Will of Bridget Hamilton
from Newfoundland will books volume 2 page 429 probate year 1861

In re
Bridget Hamilton deceased.

In the name of God Amen,     I Bridget Hamilton of St. John’s, widow being sick in body but of sound and disposing mind and understanding do make this my last will and testament in manner following that is to say-    First I will and devise to my sons Patrick, William, John and Matthew Hamilton all my right title and interest in the four houses purchased by me from Messrs. Steer and Ayre situate on Lima Hill Hill in St.
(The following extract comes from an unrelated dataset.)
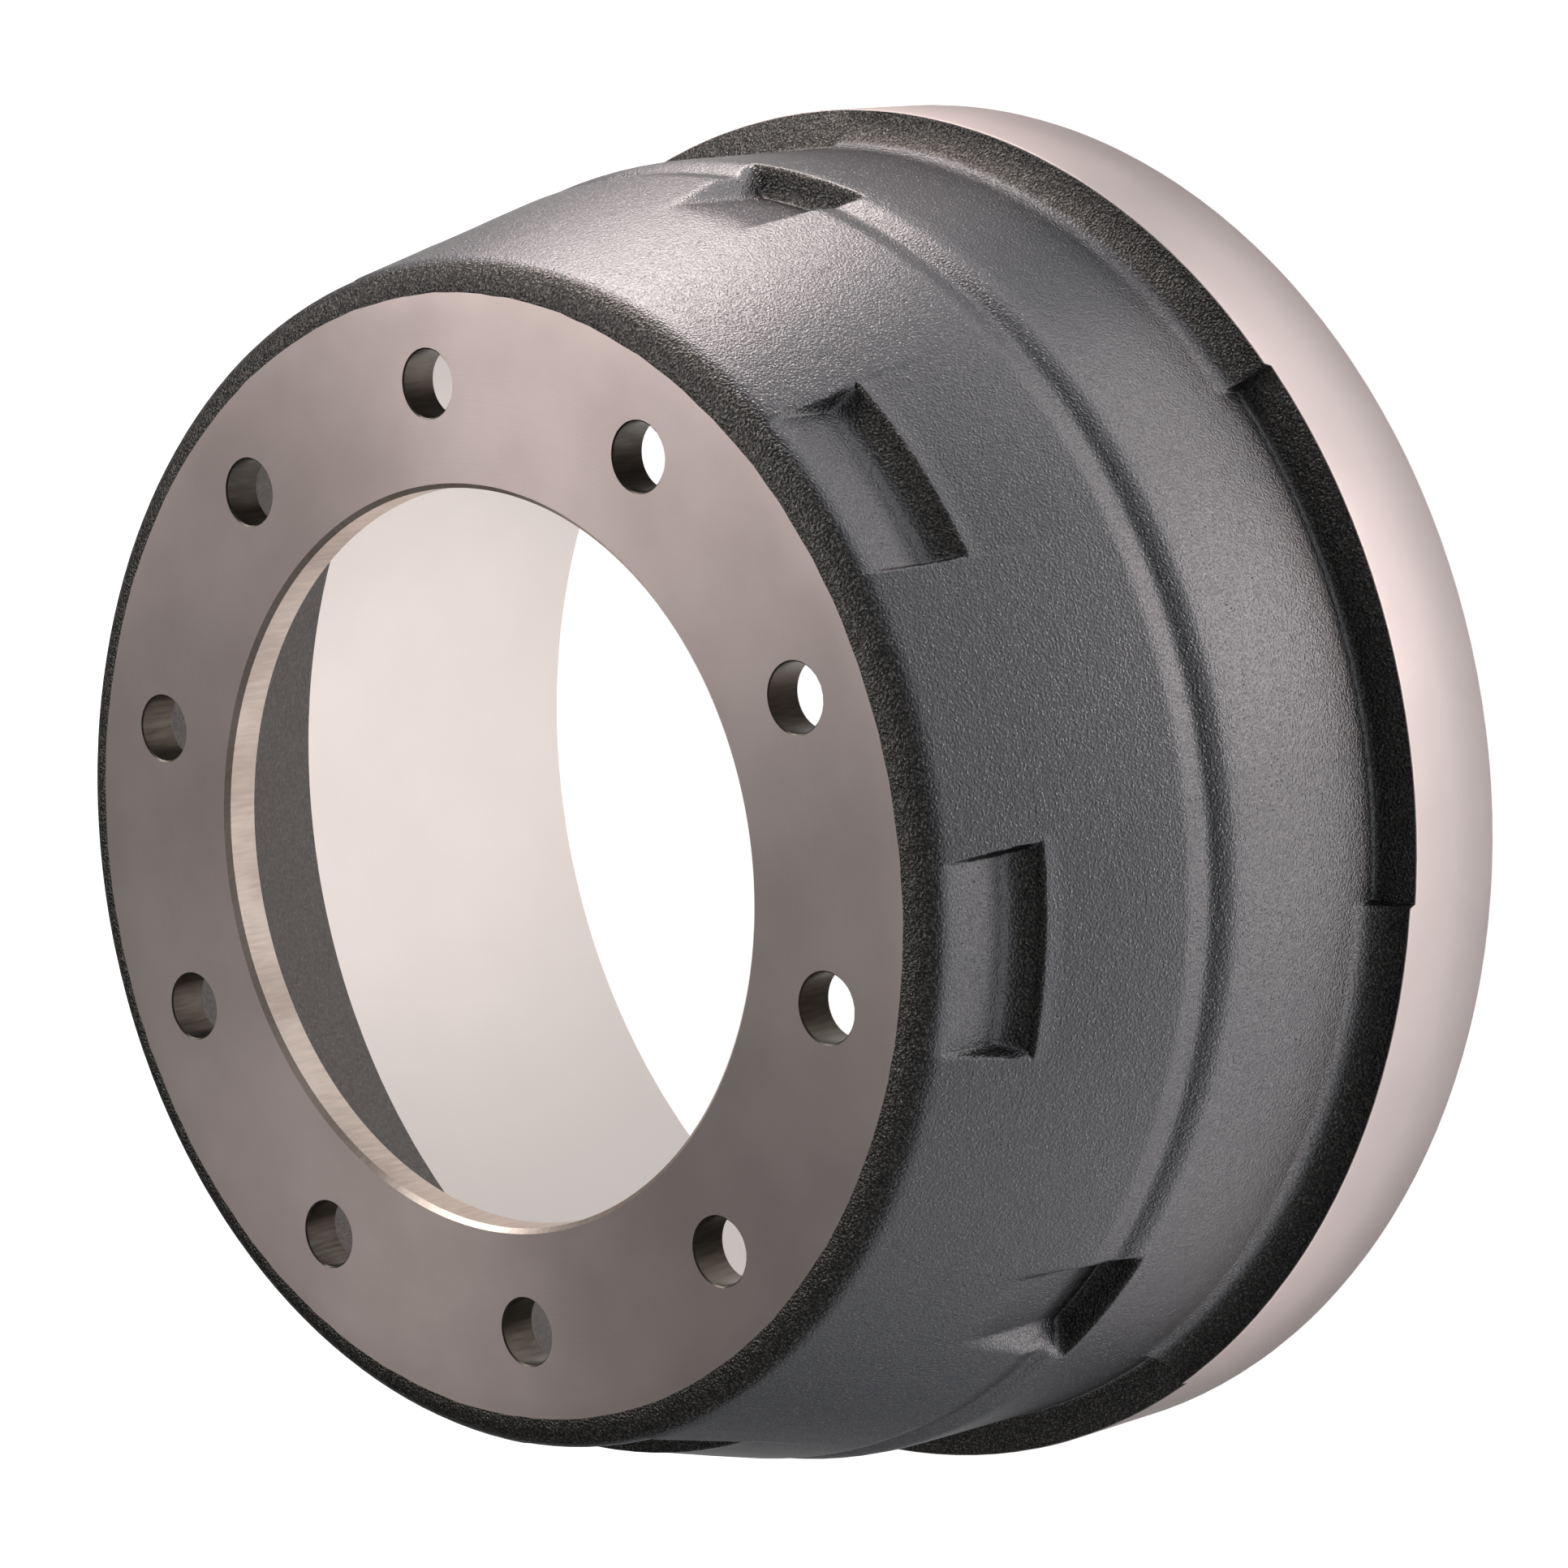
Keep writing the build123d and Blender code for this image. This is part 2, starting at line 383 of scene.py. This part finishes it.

John’s aforesaid, each of my said sons to take and have for his sole and exclusive use and benefit one of said houses and out of the rents issues and profits thereof to contribute between them a sum sufficient to pay for the celebration of one High Mass annually for the repose of my soul.    Second, I will and devise to my said sons all that garden in the rear of my said houses to be held by them in common share and share alike.    Third. I will and bequeath to my said sons all my household furniture share and share alike.    I desire my executor to forego and forgive Mrs. Power all rent and arrears of rent now due for the tenement held by her husband in consideration her services and attendance on me during my illness.    I hereby nominate and appoint the Reverend Father Veriker to see this my last will and testament carried into effect and previous to the vesting of any of the said legacies to pay all my just debts and funeral expenses-    Signed and declared in presence of the subscribing witness as and for my last will and testament this 30th May 1861.     Bridget Hamilton.    Witness, Joseph I. Little, Honora Power

Certified correct,
D. M. Browning



Note: The wills in those will books are NOT actual wills. They are either hand-written copies or in later years typed copies of a, "last will and testament," written or typed by the court clerk, after the death of the testator, when the executor presented them to the court for probate. The court clerk didn't list the signatures at the bottom, he (or she) just put them in the book in whatever order they were in, on the original document, no spacing most of the time, no punctuation and also no paragraphs. The originals were kept by the executor.

We who have typed these wills, have made every effort to include all the errors that were on the microfilm, in order to avoid destroying the integrity of the originals, where ever they may be. However, in some of the very long wills, we have tried to insert paragraphs to make it easier for the researcher to read the document.